Rey, I'm not sure what you say here is consistent with what you said on the previous race thought experiment post. If having no parents means the duplicate of Chris Rock isn't black, but fake memories are enough to make lots of duplicates of the black people in our world, then why wouldn't the memories of the duplicate of Chris Rock be enough? Or do the memories only matter when the entire world has no history, and history matters when there is a history? I guess that view would be consistent, but what would be the motivation for such a view?
Yeah, I meant the latter. It'd be something like Plato's forms. I would never would have known what redness was except for the "memory" of redness and that would wind up being the definer of "redness" even if I had just popped into being. Going forward I'd say "This is red" but with the memory I'd also say "this is red now".
Do you just mean that people would call him black if there were no history but fake memories of it? Of course that would be true. But would they be correct to do so? Do the fake memories make it true somehow, even though they're false memories?
I think I see my problem. I'm incorporating into the thought model things about God and the nature of revelation which has nothing to do with the basis of the question. The YEC argument about starlight is a weak one but it's enough for me to say "yeah, okay, I guess that can happen and God would still remain truthful and people are still required to believe it."
But if I remove God from the thought model and say that everyone popped into existence five seconds ago but with all the memories of race and so forth, they would not be correct in using those racial categories, no.

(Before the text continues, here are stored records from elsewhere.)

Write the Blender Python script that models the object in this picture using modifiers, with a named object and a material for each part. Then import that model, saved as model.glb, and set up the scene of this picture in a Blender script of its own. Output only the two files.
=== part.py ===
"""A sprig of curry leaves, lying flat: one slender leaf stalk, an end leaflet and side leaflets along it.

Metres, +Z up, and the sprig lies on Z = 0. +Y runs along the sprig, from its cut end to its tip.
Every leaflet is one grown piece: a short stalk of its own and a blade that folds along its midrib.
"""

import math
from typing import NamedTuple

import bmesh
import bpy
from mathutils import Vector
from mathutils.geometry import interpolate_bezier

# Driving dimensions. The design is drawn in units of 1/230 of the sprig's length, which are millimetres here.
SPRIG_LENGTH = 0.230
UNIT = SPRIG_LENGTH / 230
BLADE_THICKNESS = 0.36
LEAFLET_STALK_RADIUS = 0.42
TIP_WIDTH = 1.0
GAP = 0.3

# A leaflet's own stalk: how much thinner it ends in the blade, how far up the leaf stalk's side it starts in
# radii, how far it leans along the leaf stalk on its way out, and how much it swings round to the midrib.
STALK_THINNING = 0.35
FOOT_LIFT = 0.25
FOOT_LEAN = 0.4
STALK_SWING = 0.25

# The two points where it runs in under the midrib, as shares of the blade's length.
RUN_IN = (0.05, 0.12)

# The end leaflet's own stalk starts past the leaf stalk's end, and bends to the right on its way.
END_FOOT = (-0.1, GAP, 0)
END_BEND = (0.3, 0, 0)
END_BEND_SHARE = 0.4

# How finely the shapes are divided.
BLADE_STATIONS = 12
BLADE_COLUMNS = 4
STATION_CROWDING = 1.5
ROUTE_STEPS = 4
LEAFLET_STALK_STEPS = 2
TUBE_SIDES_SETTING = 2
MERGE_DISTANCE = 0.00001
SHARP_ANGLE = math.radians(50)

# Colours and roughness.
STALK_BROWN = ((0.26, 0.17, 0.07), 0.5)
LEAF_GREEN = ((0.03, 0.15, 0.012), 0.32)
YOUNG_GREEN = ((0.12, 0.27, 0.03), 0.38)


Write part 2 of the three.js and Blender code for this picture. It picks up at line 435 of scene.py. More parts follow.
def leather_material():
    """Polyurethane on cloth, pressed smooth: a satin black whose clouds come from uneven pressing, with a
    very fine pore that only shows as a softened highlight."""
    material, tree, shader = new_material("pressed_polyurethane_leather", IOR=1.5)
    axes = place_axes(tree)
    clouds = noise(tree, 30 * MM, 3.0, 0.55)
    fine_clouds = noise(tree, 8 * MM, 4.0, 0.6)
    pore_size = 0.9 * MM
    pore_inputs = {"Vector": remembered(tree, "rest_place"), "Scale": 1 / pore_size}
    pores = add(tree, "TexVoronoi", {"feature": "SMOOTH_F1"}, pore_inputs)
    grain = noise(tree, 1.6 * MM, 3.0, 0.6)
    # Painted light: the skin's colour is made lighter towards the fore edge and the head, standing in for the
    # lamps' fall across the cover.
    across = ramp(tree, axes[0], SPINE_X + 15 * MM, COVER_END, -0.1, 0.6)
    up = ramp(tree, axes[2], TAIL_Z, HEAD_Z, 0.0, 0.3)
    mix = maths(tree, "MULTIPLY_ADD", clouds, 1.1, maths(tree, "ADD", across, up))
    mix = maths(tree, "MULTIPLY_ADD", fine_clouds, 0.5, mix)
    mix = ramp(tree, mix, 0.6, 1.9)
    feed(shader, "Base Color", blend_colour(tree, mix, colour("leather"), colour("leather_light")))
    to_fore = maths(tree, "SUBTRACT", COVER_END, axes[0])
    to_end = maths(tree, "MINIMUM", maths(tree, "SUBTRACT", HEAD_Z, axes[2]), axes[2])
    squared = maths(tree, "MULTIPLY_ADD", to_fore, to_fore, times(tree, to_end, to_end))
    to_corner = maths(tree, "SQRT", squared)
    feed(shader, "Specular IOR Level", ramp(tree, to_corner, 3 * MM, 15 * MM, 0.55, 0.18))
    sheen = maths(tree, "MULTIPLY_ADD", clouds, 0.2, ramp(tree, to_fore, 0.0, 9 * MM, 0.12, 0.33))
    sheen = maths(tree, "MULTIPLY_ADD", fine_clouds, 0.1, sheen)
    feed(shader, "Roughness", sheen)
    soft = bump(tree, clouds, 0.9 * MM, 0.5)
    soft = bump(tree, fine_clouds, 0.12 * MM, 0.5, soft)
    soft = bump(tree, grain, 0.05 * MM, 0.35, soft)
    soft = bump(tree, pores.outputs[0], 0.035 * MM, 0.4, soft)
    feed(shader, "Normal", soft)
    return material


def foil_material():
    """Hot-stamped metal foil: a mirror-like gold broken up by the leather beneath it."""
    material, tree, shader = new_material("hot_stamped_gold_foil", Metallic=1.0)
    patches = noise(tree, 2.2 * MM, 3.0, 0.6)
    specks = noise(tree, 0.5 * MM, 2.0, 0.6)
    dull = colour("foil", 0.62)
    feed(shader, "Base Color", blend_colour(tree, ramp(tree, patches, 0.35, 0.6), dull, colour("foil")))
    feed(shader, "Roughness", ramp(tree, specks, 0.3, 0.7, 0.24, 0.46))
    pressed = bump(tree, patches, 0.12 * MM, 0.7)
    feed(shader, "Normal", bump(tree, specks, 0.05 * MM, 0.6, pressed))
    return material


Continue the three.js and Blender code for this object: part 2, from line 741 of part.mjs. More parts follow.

Putting God back in though, and given Adam and Eve, it does make me wonder how I can justify the concept of race at all beyond some pseudo-cultural and general characteristic shorthand.
Maybe you're just anticipating one of the conclusions I'm going to draw. If you just had the genetic information about everyone in the world, but they had no historical relations, it would be impossible to derive the racial groups we actually pay attention to (even if you might be able to categorize people into some sort of races without being biologically arbitrary). So the question then becomes what role historical relations play. They explain the use of our terms, but do they generate the actual categories, and does it affect things if (as is the case) some of the practices that are involved are thoroughly immoral and (as is also the case) some of the practices involve people believing false statements about the racial groups they classify people into? Can you accept such facts about racial classification and still think races are real? I think so. But it has implications about how your theory of race has to work. There are a few viable options, and they differ considerably, but I'm interested in teasing out people's intuitions at the pre-theoretical level.